The author then cites various experiences from across the world, such as Channel 1 in Germany, which is composed of an independent union of local channels representing most federal state, the Conseil supérieur de l’audiovisuel (CSA) in France, which provides protection to the principle of “audiovisual communication freedom” and the Office of Communcations (OFCOM) in the UK, a regulatory authority on broadcasting and telecommunications.
In order to improve the media outlets in Egypt, one must first launch an investigation into the financing of the different networks and companies as well as ensure the separation of their respective administration from the sources of capital.
A council, mirroring those mentioned above, could be set up to extend the reach of the information to all governorates. The administrations of all networks and media outlets should receive technical and strategic training. Research aimed at understanding the underlying psychological and socio-economic factors that govern today’s society may aid the outlets in tailoring the information to suit today’s citizen. Media persons should be protected from unlawful and unjust prosecution in order to achieve a healthy and constructive working environment for the industry as well as promote democratic values.
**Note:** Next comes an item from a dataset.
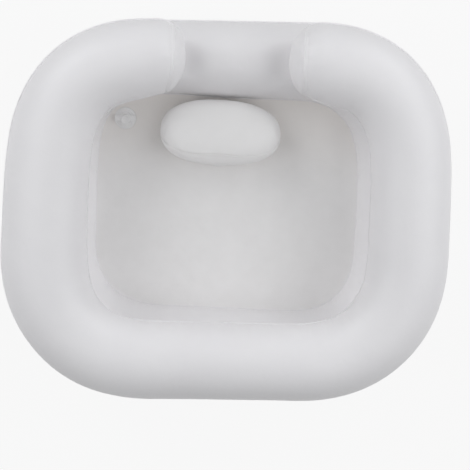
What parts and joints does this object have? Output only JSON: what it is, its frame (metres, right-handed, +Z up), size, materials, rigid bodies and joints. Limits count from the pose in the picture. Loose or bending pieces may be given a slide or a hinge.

The author suggests that the parliament lay down new laws to protect the freedom of speech as well as the freedom of information. It should also set up a national council that would regulate and monitor the media and ensure their integrity. Civil society institutions also play a pivotal role, not only in monitoring the outlets, but participating in their evaluation as well. The networks themselves must abide by the various rules and regulations, maintain transparency in all of their reporting as well as uphold the values of their profession. It is only when all parties, whether institutions or individuals, participate in the reformation process and adapt to the values that the revolution propagated, is the cycle complete.